** Start DATA SEGMENT **

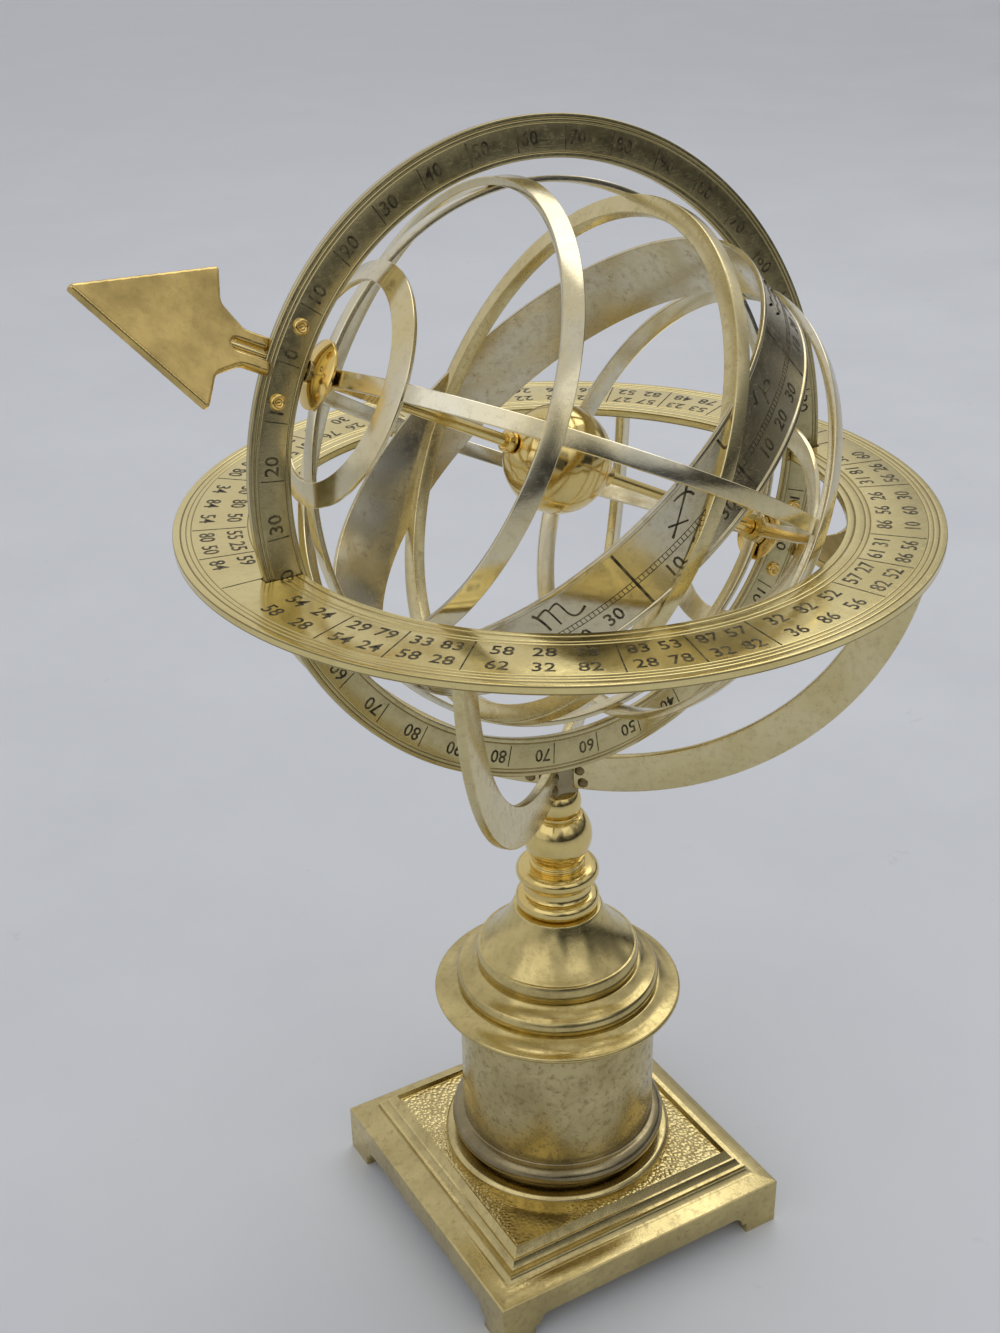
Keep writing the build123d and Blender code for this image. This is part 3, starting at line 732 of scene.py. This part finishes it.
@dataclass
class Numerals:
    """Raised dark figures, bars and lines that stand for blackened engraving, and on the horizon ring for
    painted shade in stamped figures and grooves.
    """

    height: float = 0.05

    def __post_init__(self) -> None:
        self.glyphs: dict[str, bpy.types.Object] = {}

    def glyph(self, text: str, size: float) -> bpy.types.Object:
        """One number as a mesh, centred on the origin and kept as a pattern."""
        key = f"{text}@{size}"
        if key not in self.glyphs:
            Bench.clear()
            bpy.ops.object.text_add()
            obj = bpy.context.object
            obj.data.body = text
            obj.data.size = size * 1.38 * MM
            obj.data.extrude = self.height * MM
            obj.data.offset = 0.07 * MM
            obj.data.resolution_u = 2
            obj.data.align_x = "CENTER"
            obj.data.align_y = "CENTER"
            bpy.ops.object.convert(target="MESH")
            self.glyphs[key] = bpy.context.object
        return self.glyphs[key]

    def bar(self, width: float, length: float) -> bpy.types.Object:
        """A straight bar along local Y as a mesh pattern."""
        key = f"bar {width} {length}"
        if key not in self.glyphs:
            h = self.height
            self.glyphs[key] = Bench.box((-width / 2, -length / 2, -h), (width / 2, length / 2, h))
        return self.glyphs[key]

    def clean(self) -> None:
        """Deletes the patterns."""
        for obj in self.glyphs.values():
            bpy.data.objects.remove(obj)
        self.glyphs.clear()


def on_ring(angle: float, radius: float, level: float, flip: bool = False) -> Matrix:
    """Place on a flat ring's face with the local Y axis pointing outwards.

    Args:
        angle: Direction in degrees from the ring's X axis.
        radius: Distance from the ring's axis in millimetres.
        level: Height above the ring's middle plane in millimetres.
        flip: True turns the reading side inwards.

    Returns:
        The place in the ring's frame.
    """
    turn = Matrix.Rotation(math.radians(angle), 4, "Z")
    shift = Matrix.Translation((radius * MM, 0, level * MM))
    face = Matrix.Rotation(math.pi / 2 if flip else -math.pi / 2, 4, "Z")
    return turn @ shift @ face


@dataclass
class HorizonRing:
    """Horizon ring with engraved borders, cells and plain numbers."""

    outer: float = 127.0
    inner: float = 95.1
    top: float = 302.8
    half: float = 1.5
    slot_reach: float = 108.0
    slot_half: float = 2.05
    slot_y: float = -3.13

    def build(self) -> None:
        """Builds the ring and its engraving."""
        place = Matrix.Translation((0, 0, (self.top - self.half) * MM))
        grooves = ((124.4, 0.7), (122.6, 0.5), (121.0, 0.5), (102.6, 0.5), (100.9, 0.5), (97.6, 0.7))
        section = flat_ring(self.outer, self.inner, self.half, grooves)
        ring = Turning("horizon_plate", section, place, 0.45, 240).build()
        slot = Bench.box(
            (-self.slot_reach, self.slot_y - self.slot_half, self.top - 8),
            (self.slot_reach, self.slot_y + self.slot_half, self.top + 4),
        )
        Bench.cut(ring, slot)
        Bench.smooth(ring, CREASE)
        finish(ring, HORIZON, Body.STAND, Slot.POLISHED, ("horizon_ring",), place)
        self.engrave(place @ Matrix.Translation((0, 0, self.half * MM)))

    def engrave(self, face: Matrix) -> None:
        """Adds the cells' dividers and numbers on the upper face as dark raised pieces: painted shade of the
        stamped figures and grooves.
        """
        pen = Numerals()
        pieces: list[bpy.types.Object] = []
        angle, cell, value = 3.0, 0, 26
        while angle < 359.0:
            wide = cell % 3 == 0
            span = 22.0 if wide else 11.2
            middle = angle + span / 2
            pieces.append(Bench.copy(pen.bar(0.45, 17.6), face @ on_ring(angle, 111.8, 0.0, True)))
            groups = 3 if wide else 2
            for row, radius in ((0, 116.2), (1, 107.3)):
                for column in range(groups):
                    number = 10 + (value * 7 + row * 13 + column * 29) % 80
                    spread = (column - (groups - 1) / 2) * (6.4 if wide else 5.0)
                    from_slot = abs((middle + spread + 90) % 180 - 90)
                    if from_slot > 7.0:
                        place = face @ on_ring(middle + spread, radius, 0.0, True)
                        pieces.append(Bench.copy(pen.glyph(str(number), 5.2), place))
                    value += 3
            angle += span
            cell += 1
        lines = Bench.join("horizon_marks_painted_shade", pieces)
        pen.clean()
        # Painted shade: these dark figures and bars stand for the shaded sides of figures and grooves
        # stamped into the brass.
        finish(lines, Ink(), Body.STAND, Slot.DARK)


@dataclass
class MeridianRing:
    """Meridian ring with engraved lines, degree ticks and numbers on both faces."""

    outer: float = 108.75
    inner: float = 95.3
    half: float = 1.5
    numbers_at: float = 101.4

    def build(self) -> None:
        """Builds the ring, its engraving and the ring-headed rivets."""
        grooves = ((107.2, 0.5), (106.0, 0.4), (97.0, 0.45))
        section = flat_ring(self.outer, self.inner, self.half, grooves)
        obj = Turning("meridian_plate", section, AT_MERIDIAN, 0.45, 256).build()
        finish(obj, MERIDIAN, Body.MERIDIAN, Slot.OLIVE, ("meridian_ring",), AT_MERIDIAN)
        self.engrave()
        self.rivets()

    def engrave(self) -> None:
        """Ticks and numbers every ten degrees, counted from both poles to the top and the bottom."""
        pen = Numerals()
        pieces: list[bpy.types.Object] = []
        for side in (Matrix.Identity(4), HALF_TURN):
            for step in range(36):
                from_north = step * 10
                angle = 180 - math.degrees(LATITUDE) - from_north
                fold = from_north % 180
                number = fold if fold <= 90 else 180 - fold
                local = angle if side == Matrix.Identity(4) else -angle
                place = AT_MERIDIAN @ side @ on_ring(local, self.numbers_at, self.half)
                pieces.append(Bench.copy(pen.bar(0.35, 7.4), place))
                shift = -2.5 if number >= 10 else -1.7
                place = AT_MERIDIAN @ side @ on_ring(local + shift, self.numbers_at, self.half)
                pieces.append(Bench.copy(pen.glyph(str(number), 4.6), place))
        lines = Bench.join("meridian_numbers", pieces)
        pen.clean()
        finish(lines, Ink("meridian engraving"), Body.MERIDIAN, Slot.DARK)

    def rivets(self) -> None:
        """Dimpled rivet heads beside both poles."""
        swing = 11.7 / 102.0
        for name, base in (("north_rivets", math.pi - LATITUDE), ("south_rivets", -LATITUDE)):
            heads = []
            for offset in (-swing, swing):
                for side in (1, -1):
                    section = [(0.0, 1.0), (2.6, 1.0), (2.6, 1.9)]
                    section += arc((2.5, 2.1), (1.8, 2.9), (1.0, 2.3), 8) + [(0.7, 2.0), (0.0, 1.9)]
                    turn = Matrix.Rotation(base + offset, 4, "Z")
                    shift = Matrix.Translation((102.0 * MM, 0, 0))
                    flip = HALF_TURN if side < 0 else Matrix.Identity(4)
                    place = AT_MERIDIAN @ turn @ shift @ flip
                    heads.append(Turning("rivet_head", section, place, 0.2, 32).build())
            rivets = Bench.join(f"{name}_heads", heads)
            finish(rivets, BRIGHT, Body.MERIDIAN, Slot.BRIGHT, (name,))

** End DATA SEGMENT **

▶ _WHAT YOU NEED TO DO_
Copy out only the lines running from the beginning of the data to the line with "self.glyphs: dict[str, bpy.types.Object]", both ends included.

▶ _RESULT BELOW_
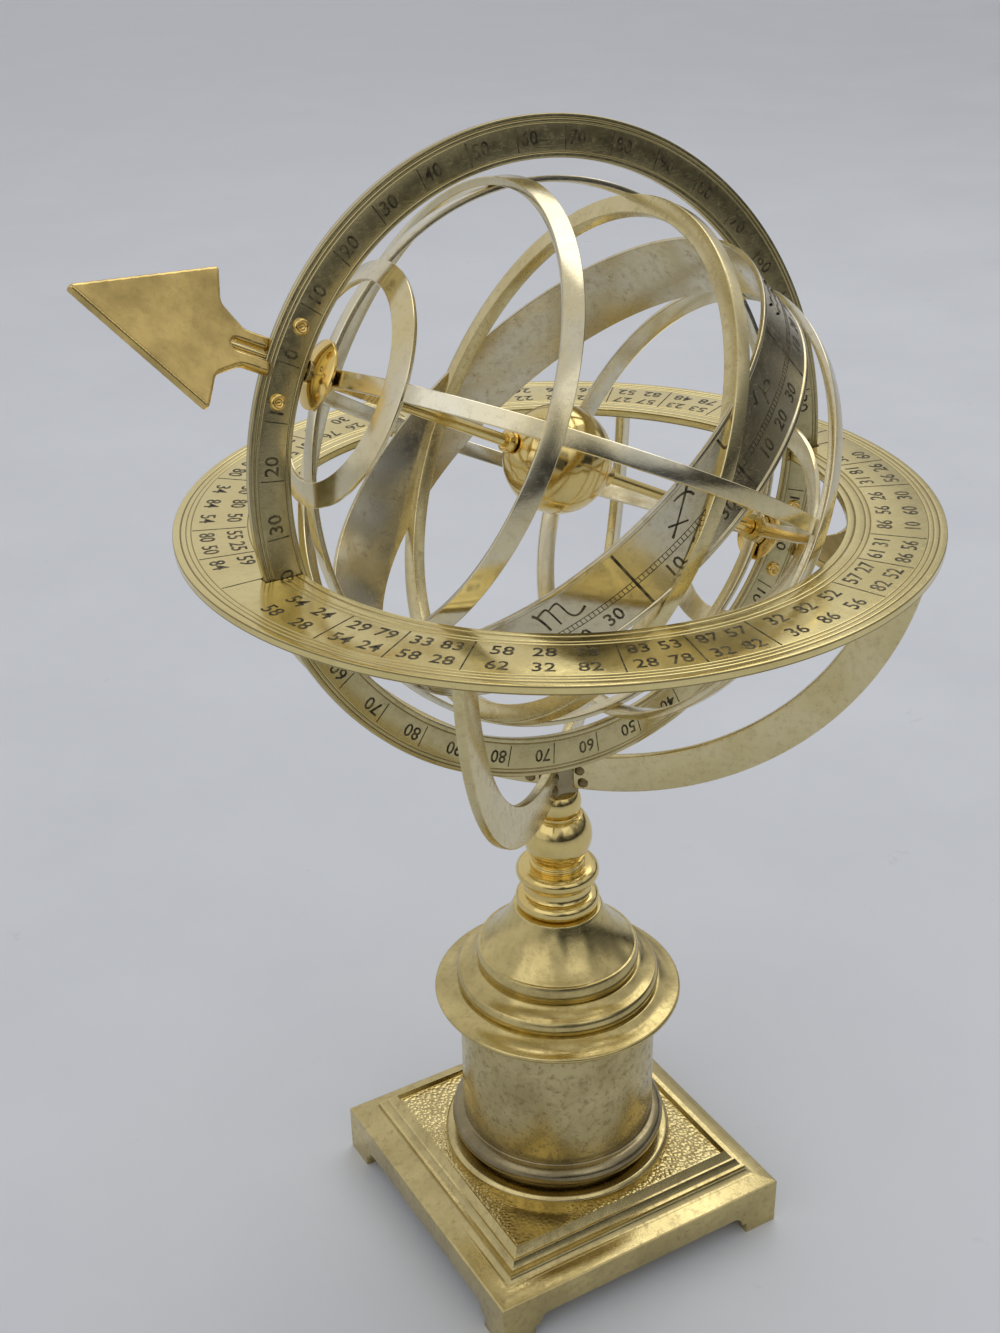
Keep writing the build123d and Blender code for this image. This is part 3, starting at line 732 of scene.py. This part finishes it.
@dataclass
class Numerals:
    """Raised dark figures, bars and lines that stand for blackened engraving, and on the horizon ring for
    painted shade in stamped figures and grooves.
    """

    height: float = 0.05

    def __post_init__(self) -> None:
        self.glyphs: dict[str, bpy.types.Object] = {}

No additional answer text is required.